Dataset records
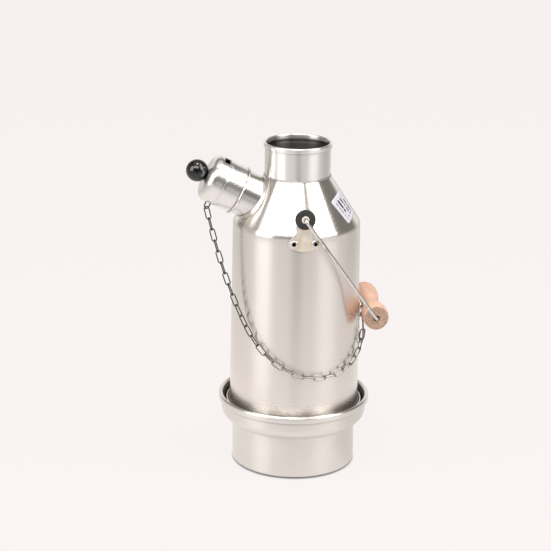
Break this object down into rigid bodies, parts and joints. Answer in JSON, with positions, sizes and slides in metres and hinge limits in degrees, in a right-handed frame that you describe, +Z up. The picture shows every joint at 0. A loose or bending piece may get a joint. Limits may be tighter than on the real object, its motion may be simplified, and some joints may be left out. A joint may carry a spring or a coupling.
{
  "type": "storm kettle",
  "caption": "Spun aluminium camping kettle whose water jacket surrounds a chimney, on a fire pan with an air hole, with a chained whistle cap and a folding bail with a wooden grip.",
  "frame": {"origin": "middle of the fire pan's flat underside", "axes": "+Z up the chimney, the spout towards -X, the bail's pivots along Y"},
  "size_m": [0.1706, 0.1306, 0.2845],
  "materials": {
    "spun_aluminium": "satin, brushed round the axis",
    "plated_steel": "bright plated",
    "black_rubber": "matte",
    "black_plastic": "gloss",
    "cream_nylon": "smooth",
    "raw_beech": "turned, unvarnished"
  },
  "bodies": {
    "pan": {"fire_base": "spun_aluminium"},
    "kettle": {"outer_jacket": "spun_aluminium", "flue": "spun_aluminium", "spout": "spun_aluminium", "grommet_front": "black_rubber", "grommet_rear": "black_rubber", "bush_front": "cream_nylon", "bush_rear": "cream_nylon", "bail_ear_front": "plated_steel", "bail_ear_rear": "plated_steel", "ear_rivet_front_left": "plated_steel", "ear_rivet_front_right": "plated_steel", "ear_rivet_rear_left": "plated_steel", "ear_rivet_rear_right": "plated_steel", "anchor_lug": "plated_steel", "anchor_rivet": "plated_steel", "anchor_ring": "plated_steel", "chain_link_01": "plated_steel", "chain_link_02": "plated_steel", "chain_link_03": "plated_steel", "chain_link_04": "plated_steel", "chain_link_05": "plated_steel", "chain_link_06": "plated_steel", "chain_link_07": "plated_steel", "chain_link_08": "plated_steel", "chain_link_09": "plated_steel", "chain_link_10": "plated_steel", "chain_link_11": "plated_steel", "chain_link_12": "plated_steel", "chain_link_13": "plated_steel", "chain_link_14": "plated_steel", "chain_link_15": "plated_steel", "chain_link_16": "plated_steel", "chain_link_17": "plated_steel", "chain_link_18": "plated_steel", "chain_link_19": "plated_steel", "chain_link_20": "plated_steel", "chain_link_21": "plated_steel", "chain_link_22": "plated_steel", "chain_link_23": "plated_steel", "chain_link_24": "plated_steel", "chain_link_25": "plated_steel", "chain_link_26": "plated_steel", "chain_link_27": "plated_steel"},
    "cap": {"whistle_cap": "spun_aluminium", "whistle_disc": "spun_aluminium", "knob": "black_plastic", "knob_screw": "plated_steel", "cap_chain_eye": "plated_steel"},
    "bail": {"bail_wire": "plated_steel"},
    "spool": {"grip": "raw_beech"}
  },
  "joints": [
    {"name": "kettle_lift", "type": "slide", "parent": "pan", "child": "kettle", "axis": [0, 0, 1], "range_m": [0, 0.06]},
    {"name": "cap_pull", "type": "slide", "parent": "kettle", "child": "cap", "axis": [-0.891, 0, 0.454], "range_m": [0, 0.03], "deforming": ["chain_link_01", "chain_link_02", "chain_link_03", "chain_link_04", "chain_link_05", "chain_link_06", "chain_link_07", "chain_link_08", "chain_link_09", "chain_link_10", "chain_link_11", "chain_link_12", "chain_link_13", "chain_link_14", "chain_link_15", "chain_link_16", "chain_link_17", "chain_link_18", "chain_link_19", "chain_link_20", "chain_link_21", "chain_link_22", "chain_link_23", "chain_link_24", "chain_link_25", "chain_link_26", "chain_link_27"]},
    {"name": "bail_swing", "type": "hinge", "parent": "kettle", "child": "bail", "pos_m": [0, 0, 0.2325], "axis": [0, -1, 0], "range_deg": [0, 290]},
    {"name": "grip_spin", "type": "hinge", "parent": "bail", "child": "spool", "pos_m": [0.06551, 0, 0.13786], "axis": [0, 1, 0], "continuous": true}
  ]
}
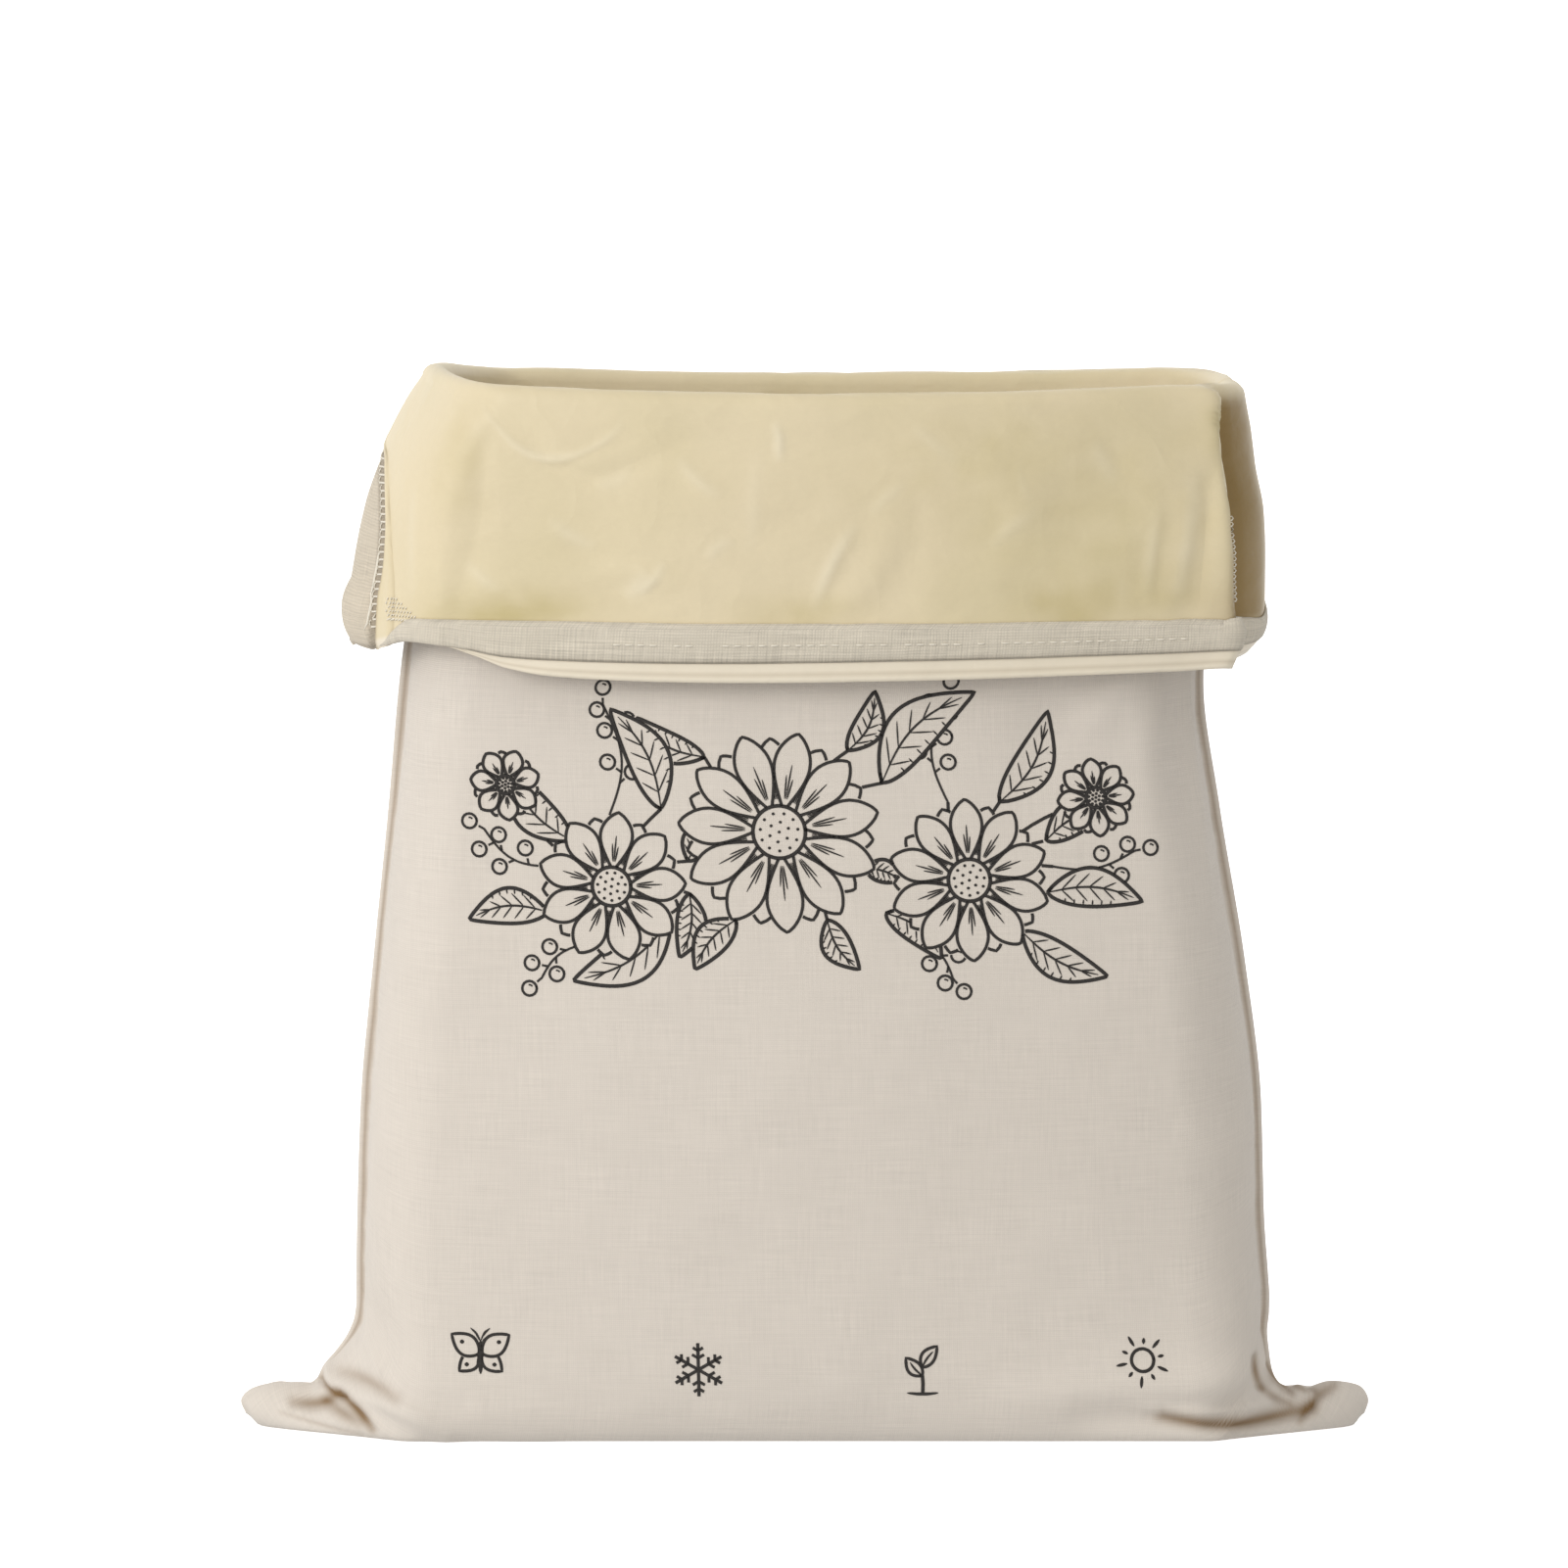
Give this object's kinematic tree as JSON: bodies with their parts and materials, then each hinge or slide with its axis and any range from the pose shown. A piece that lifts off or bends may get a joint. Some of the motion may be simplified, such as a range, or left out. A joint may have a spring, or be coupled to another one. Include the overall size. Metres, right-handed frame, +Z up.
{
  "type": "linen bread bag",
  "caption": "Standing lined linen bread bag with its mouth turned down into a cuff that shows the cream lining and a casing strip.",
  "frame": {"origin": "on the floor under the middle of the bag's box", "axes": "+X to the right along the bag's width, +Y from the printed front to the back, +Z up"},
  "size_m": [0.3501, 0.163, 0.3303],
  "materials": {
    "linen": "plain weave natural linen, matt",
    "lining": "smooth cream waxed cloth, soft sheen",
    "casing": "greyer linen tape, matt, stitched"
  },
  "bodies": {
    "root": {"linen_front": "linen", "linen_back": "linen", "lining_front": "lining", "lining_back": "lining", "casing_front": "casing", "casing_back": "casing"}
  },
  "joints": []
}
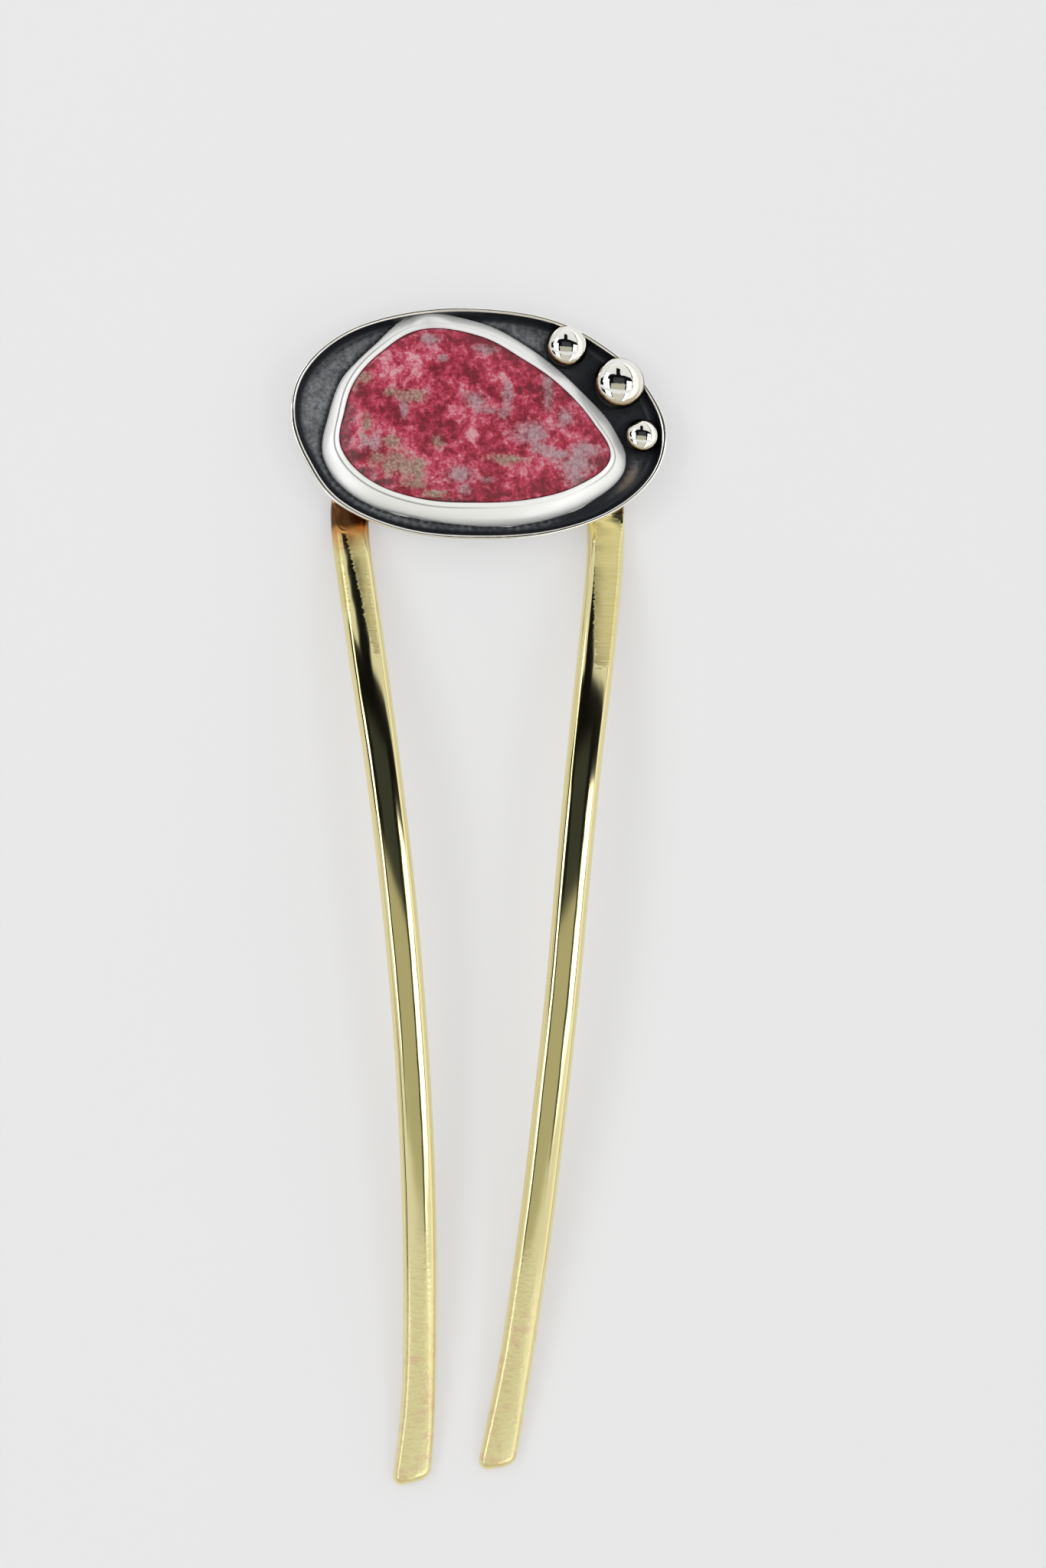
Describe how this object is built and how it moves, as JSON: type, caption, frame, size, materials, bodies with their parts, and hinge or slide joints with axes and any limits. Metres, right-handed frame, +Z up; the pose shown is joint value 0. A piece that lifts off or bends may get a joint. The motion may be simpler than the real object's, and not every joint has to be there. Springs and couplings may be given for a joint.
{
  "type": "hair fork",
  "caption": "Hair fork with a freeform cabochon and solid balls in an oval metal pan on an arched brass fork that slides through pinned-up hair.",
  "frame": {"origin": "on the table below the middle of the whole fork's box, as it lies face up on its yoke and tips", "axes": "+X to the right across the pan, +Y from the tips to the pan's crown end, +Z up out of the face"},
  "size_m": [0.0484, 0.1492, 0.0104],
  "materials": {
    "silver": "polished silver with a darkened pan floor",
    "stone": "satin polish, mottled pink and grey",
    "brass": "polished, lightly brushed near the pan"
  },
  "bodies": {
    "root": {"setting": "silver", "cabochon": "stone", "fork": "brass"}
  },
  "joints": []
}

# Given task
Output every entry verbatim. Pictures do not belong in the copy.

# Output for this task
Break this object down into rigid bodies, parts and joints. Answer in JSON, with positions, sizes and slides in metres and hinge limits in degrees, in a right-handed frame that you describe, +Z up. The picture shows every joint at 0. A loose or bending piece may get a joint. Limits may be tighter than on the real object, its motion may be simplified, and some joints may be left out. A joint may carry a spring or a coupling.
{
  "type": "storm kettle",
  "caption": "Spun aluminium camping kettle whose water jacket surrounds a chimney, on a fire pan with an air hole, with a chained whistle cap and a folding bail with a wooden grip.",
  "frame": {"origin": "middle of the fire pan's flat underside", "axes": "+Z up the chimney, the spout towards -X, the bail's pivots along Y"},
  "size_m": [0.1706, 0.1306, 0.2845],
  "materials": {
    "spun_aluminium": "satin, brushed round the axis",
    "plated_steel": "bright plated",
    "black_rubber": "matte",
    "black_plastic": "gloss",
    "cream_nylon": "smooth",
    "raw_beech": "turned, unvarnished"
  },
  "bodies": {
    "pan": {"fire_base": "spun_aluminium"},
    "kettle": {"outer_jacket": "spun_aluminium", "flue": "spun_aluminium", "spout": "spun_aluminium", "grommet_front": "black_rubber", "grommet_rear": "black_rubber", "bush_front": "cream_nylon", "bush_rear": "cream_nylon", "bail_ear_front": "plated_steel", "bail_ear_rear": "plated_steel", "ear_rivet_front_left": "plated_steel", "ear_rivet_front_right": "plated_steel", "ear_rivet_rear_left": "plated_steel", "ear_rivet_rear_right": "plated_steel", "anchor_lug": "plated_steel", "anchor_rivet": "plated_steel", "anchor_ring": "plated_steel", "chain_link_01": "plated_steel", "chain_link_02": "plated_steel", "chain_link_03": "plated_steel", "chain_link_04": "plated_steel", "chain_link_05": "plated_steel", "chain_link_06": "plated_steel", "chain_link_07": "plated_steel", "chain_link_08": "plated_steel", "chain_link_09": "plated_steel", "chain_link_10": "plated_steel", "chain_link_11": "plated_steel", "chain_link_12": "plated_steel", "chain_link_13": "plated_steel", "chain_link_14": "plated_steel", "chain_link_15": "plated_steel", "chain_link_16": "plated_steel", "chain_link_17": "plated_steel", "chain_link_18": "plated_steel", "chain_link_19": "plated_steel", "chain_link_20": "plated_steel", "chain_link_21": "plated_steel", "chain_link_22": "plated_steel", "chain_link_23": "plated_steel", "chain_link_24": "plated_steel", "chain_link_25": "plated_steel", "chain_link_26": "plated_steel", "chain_link_27": "plated_steel"},
    "cap": {"whistle_cap": "spun_aluminium", "whistle_disc": "spun_aluminium", "knob": "black_plastic", "knob_screw": "plated_steel", "cap_chain_eye": "plated_steel"},
    "bail": {"bail_wire": "plated_steel"},
    "spool": {"grip": "raw_beech"}
  },
  "joints": [
    {"name": "kettle_lift", "type": "slide", "parent": "pan", "child": "kettle", "axis": [0, 0, 1], "range_m": [0, 0.06]},
    {"name": "cap_pull", "type": "slide", "parent": "kettle", "child": "cap", "axis": [-0.891, 0, 0.454], "range_m": [0, 0.03], "deforming": ["chain_link_01", "chain_link_02", "chain_link_03", "chain_link_04", "chain_link_05", "chain_link_06", "chain_link_07", "chain_link_08", "chain_link_09", "chain_link_10", "chain_link_11", "chain_link_12", "chain_link_13", "chain_link_14", "chain_link_15", "chain_link_16", "chain_link_17", "chain_link_18", "chain_link_19", "chain_link_20", "chain_link_21", "chain_link_22", "chain_link_23", "chain_link_24", "chain_link_25", "chain_link_26", "chain_link_27"]},
    {"name": "bail_swing", "type": "hinge", "parent": "kettle", "child": "bail", "pos_m": [0, 0, 0.2325], "axis": [0, -1, 0], "range_deg": [0, 290]},
    {"name": "grip_spin", "type": "hinge", "parent": "bail", "child": "spool", "pos_m": [0.06551, 0, 0.13786], "axis": [0, 1, 0], "continuous": true}
  ]
}
Give this object's kinematic tree as JSON: bodies with their parts and materials, then each hinge or slide with its axis and any range from the pose shown. A piece that lifts off or bends may get a joint. Some of the motion may be simplified, such as a range, or left out. A joint may have a spring, or be coupled to another one. Include the overall size. Metres, right-handed frame, +Z up.
{
  "type": "linen bread bag",
  "caption": "Standing lined linen bread bag with its mouth turned down into a cuff that shows the cream lining and a casing strip.",
  "frame": {"origin": "on the floor under the middle of the bag's box", "axes": "+X to the right along the bag's width, +Y from the printed front to the back, +Z up"},
  "size_m": [0.3501, 0.163, 0.3303],
  "materials": {
    "linen": "plain weave natural linen, matt",
    "lining": "smooth cream waxed cloth, soft sheen",
    "casing": "greyer linen tape, matt, stitched"
  },
  "bodies": {
    "root": {"linen_front": "linen", "linen_back": "linen", "lining_front": "lining", "lining_back": "lining", "casing_front": "casing", "casing_back": "casing"}
  },
  "joints": []
}
Describe how this object is built and how it moves, as JSON: type, caption, frame, size, materials, bodies with their parts, and hinge or slide joints with axes and any limits. Metres, right-handed frame, +Z up; the pose shown is joint value 0. A piece that lifts off or bends may get a joint. The motion may be simpler than the real object's, and not every joint has to be there. Springs and couplings may be given for a joint.
{
  "type": "hair fork",
  "caption": "Hair fork with a freeform cabochon and solid balls in an oval metal pan on an arched brass fork that slides through pinned-up hair.",
  "frame": {"origin": "on the table below the middle of the whole fork's box, as it lies face up on its yoke and tips", "axes": "+X to the right across the pan, +Y from the tips to the pan's crown end, +Z up out of the face"},
  "size_m": [0.0484, 0.1492, 0.0104],
  "materials": {
    "silver": "polished silver with a darkened pan floor",
    "stone": "satin polish, mottled pink and grey",
    "brass": "polished, lightly brushed near the pan"
  },
  "bodies": {
    "root": {"setting": "silver", "cabochon": "stone", "fork": "brass"}
  },
  "joints": []
}